To call the state of the current MLB offseason sluggish would be an understatement. While the activity of MLB teams has come to a screeching halt, the moves that do occur get to be analyzed in much more depth, which is why I am about to dedicate close to 1000 words about the Dodgers acquisition of Scott Alexander.
A week ago, the Dodgers acquired Scott Alexander in a three-team deal that sent prospects Erick Mejia and Trevor Oaks to the Royals, lefty reliever Luis Avilan and 3 million dollars to the White Sox, and Joakim Soria to the White Sox. While there are multiple moving parts in this deal, none of the names involved really jump off the page, making it an easy deal to overlook. Although this deal may not be a headline-grabber, it could be highly significant come next October.

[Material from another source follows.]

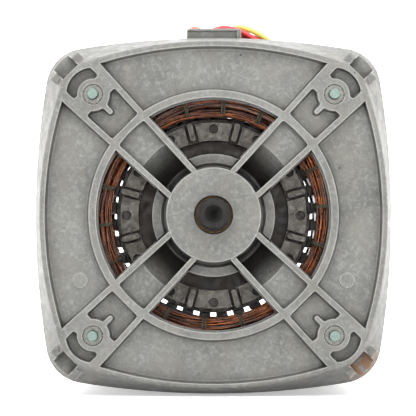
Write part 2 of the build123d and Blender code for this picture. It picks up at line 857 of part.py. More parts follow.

Scott Alexander is probably a name you have never heard of, but this sinkerball specialist could wind up being an enormous addition to a Dodgers bullpen that lacked a lockdown left-hander. Alexander threw a power sinker 91.9% of the time last season, which was the highest percentage out of any pitcher in baseball (minimum 40 innings). Unsurprisingly, Alexander also led the MLB in ground-ball rate at 73.6%.

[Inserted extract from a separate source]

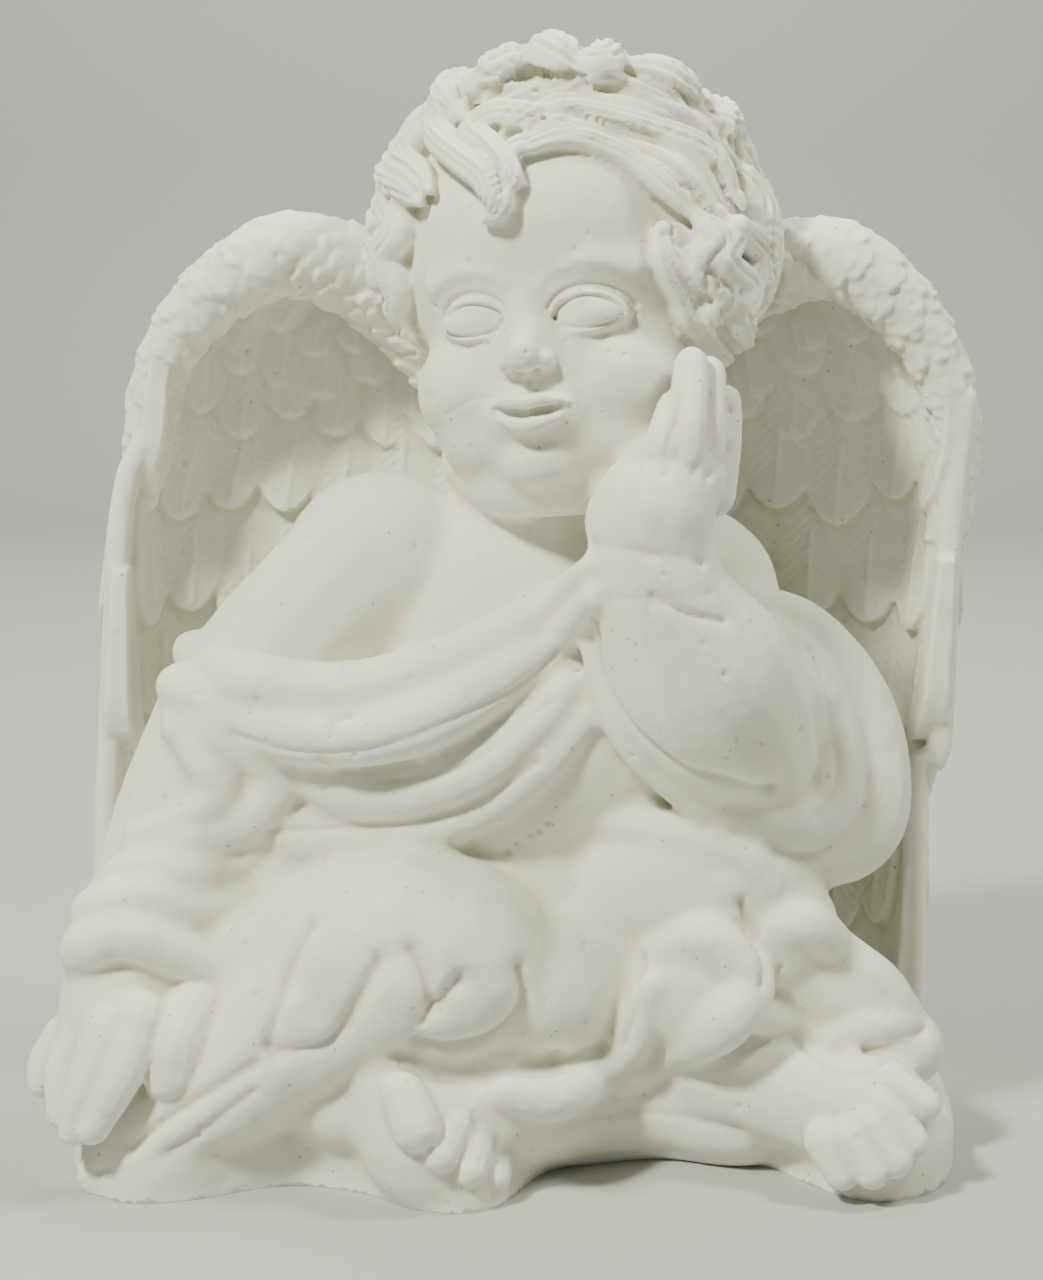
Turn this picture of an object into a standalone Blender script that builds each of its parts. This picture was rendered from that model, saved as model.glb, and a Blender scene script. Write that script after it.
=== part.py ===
"""A plaster angel figurine: a winged child sitting on its plinth, cast in one piece."""


import math
from bisect import bisect

import bmesh
import bpy
from mathutils import Euler, Matrix, Vector
from mathutils.bvhtree import BVHTree

# Driving sizes, in metres
FIGURE_HEIGHT = 0.250
PLINTH_RISE = 0.014
WING_WALL = 0.005

# The drawing: its units to the figure's height, and the plinth's rise as drawn
DRAWN_HEIGHT = 250
DRAWN_RISE = 14
UNIT = FIGURE_HEIGHT / DRAWN_HEIGHT
RAISE = PLINTH_RISE / UNIT - DRAWN_RISE


def in_metres(point):
    """A drawn point in metres, raised as the plinth is."""
    return (Vector(point) + Vector((0, 0, RAISE))) * UNIT


def in_units(point):
    """A point in metres as the drawing has it."""
    return Vector(point) / UNIT - Vector((0, 0, RAISE))


def smooth_path(rows, steps=5):
    """A smooth curve through rows of numbers, with steps points from each row to the next."""
    rows = [Vector(row) for row in rows]
    padded = [2 * rows[0] - rows[1], *rows, 2 * rows[-1] - rows[-2]]
    path = []
    for a, b, c, d in zip(padded, padded[1:], padded[2:], padded[3:]):
        for number in range(steps):
            t = number / steps
            path.append(0.5 * (2 * b + (c - a) * t + (2 * a - 5 * b + 4 * c - d) * t**2
                               + (3 * b - a - 3 * c + d) * t**3))
    return [*path, rows[-1]]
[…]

A ground ball heavy batted ball profile suited Alexander quite well, especially considering that the talk of the 2017 season was juiced balls, historic home run totals, and juiced balls. Alexander finished the season with a 2.48 ERA, 3.23 FIP, and an ERA- of 56, while only yielding 0.39 home runs per nine innings.
This acquisition is especially timely considering the departures of left-handers Tony Watson and Luis Avilan. It is worth noting that Alexander does not fit the profile of a left-handed specialist as he has been more effective against right-handers in his career (.314 v/ LHH, .292 v. RHH), but with this level of effectiveness against both righties and lefties, he affords Dave Roberts some flexibility.

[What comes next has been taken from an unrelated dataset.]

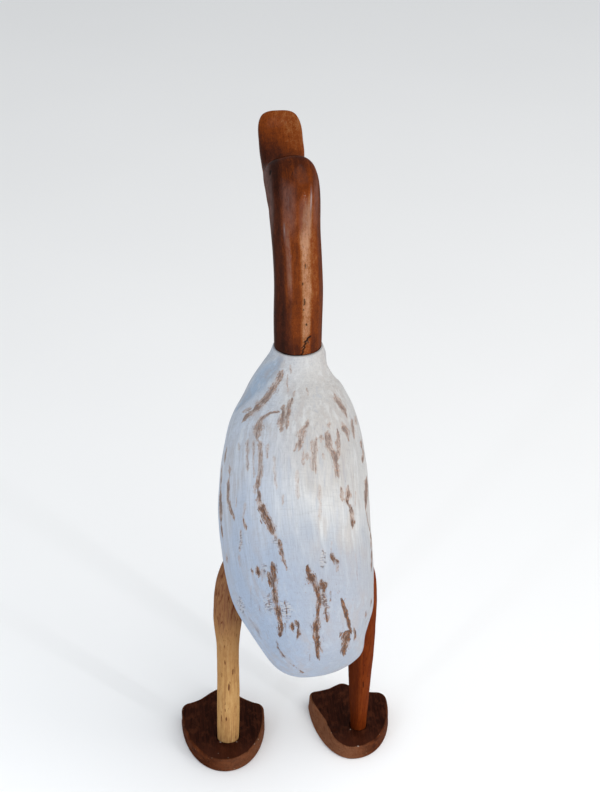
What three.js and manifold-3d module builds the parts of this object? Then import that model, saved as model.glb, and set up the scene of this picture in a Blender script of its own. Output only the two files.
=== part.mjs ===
// Wooden goose figurine: a painted bulb of a body, a neck and head in one bent piece,
// two stick legs and two flat webbed feet. Sizes are millimetres and +Z is up.
// The goose looks along -Y, and its own left side is +X.

import * as THREE from 'three';
import { mergeVertices } from 'three/addons/utils/BufferGeometryUtils.js';
import Module from 'manifold-3d';

const wasm = await Module();
wasm.setup();

// Gap between pieces that touch
const GAP = 0.3;

// Body: its axis climbs from the tail and turns upright under the neck
const BODY_SIDES = 36;
const BODY_RINGS = 34;
const TAIL_END = new THREE.Vector3( - 18.2, 85.9, 147.3 );
const TAIL_RISE = THREE.MathUtils.degToRad( 38.5 );
const TAIL_LEAD = 82;
const TAIL_SWING = 30.4;
const NECK_SEAT = new THREE.Vector3( - 9.5, - 68, 339.3 );
const NECK_SEAT_LEAD = 59;
const NECK_SEAT_RADIUS = 19.2;
const TAIL_ROUNDING = 0.13;
const TAIL_SQUARENESS = 2.8;
const TAIL_SKEW = 0.1;
const TAIL_SKEW_REACH = 0.25;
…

Perhaps most importantly is the fact that the Dodgers were able to acquire Alexander while staying under the luxury tax. Alexander is cost controlled for five more seasons and is pre-arbitration, so he is set to make the league minimum for the next two seasons. With 184 million dollars currently committed to 2018 salaries and the tax threshold at 197 million, Los Angeles doesn’t have a ton of wiggle room if they are finally going to stay under the tax limit.
Comparing the cost of acquisition vs. performance of other free agent relievers, the Dodgers look even better. The table below will compare the projected performance of other free agent relievers based on projected fWAR multiplied by FanGraphs “Value” metric which assumes that for every win-above-replacement on the free agent market is worth roughly 8 million dollars. I will then take their projected value and subtract it from the amount they are set to earn next season to determine surplus vs. deficit they bring to their respective club relative to their earnings.
|Player||Contract||Projected 2018 “Value” (Based on FanGraphs projections)||Deficit vs. Surplus|
|Scott Alexander||Pre-arbitration (525,000)||1.1 WAR = 8.8 million||(+) 8.25 million|
|Jake McGee||3 years, 27 million (9 AAV)||0.5 WAR = 4 million||(-) 5 million|
|Brandon Kintzler||2 years, 10 million (5 AAV)||0.4 WAR = 3.2 million||(-) 1.8 million|
|Juan Nicasio||2 years, 17 million (8.5 AAV)||0.7 WAR = 5.6 million||(-) 2.9 million|
|Steve Cishek||2 years, 13 million (6.5 AAV)||0.6 WAR = 4.8 million||(-) 1.7 million|
|Pat Neshek||2 years, 16.2 million (8.1 AAV)||0.8 WAR = 6.4 million||(-) 1.7 million|
Of course, this table does not include the cost of acquiring Alexander, who required two mid-level prospects to reel in, but since neither prospects had any chance of impacting the big league club in the immediate future, I consider this cost negligible. More importantly, the Dodgers acquired one of the premier sinkerball relievers in the game while actually shedding 2.5 million off the books (Luis Avilan was owed 3 million in 2018).
This does not discount the fact that Trevor Oaks and Erick Mejia may be quality major leaguers in the future, but for the time being the acquisition of Scott Alexander looks like another example of how the Dodgers have capitalized on a market inefficiency while the rest of the baseball world was in hibernation.